# Given instruction
It is required that all of the data be written out exactly.

# Given information

▶

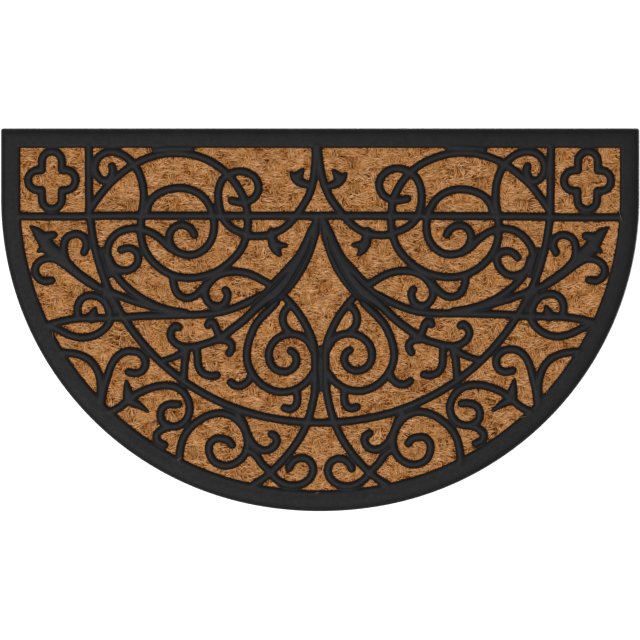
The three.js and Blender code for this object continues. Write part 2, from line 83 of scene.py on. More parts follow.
# Section of a rib: how the dome falls off to its shoulders, how the top edge is rounded and leans in the
# shading, how the foot flares just over the coir, and how sharply ribs join
RIB_WIDTH = 9.2
DOME_POWER = 2.2
EDGE_ROUND = 3.2
EDGE_SLOPE = 1.3
FOOT_FLARE = 0.45
FOOT_Z = COIR_TOP + 0.1
WALL_RISE = 0.1
JOIN_BLUR = 1
TOP_BLUR = 0.5
DOME_BLEND = 0.5
FIELD_REACH = 6
GROOVE_DEPTH = 1.8

# The distances in from the mat's edge between which a rib's crest runs out into the border
RUN_OUT = (17.5, 21)

# The straight bar and posts, how much lower the bar lies outside the posts, and how far the middle spire
# leans to the left at the top
BAR_V = 104.3
BAR_DROP = 0.6
BAR_EASE = 11
POST_U = 275.5
LEAN = 4.8
LEAN_REACH = 80

# The four-lobed ornament in the corner box
LOBES = dict(u=320, v=61.7, radius=12, across=16.5, along=22.4)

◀

# The answer
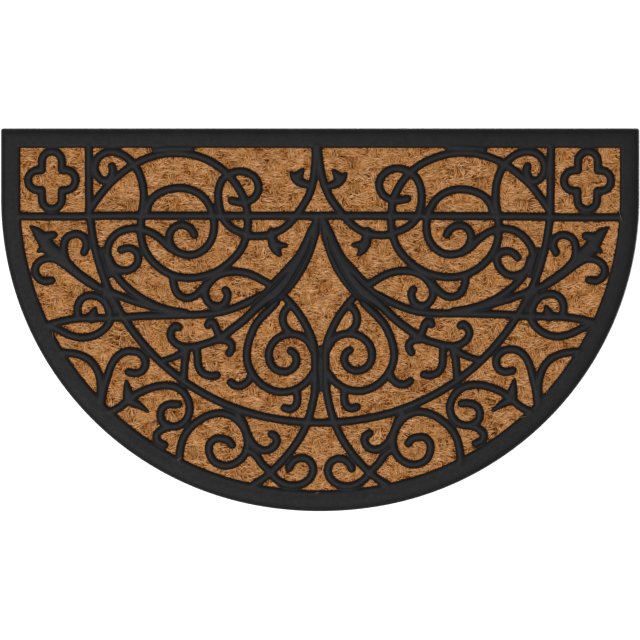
The three.js and Blender code for this object continues. Write part 2, from line 83 of scene.py on. More parts follow.
# Section of a rib: how the dome falls off to its shoulders, how the top edge is rounded and leans in the
# shading, how the foot flares just over the coir, and how sharply ribs join
RIB_WIDTH = 9.2
DOME_POWER = 2.2
EDGE_ROUND = 3.2
EDGE_SLOPE = 1.3
FOOT_FLARE = 0.45
FOOT_Z = COIR_TOP + 0.1
WALL_RISE = 0.1
JOIN_BLUR = 1
TOP_BLUR = 0.5
DOME_BLEND = 0.5
FIELD_REACH = 6
GROOVE_DEPTH = 1.8

# The distances in from the mat's edge between which a rib's crest runs out into the border
RUN_OUT = (17.5, 21)

# The straight bar and posts, how much lower the bar lies outside the posts, and how far the middle spire
# leans to the left at the top
BAR_V = 104.3
BAR_DROP = 0.6
BAR_EASE = 11
POST_U = 275.5
LEAN = 4.8
LEAN_REACH = 80

# The four-lobed ornament in the corner box
LOBES = dict(u=320, v=61.7, radius=12, across=16.5, along=22.4)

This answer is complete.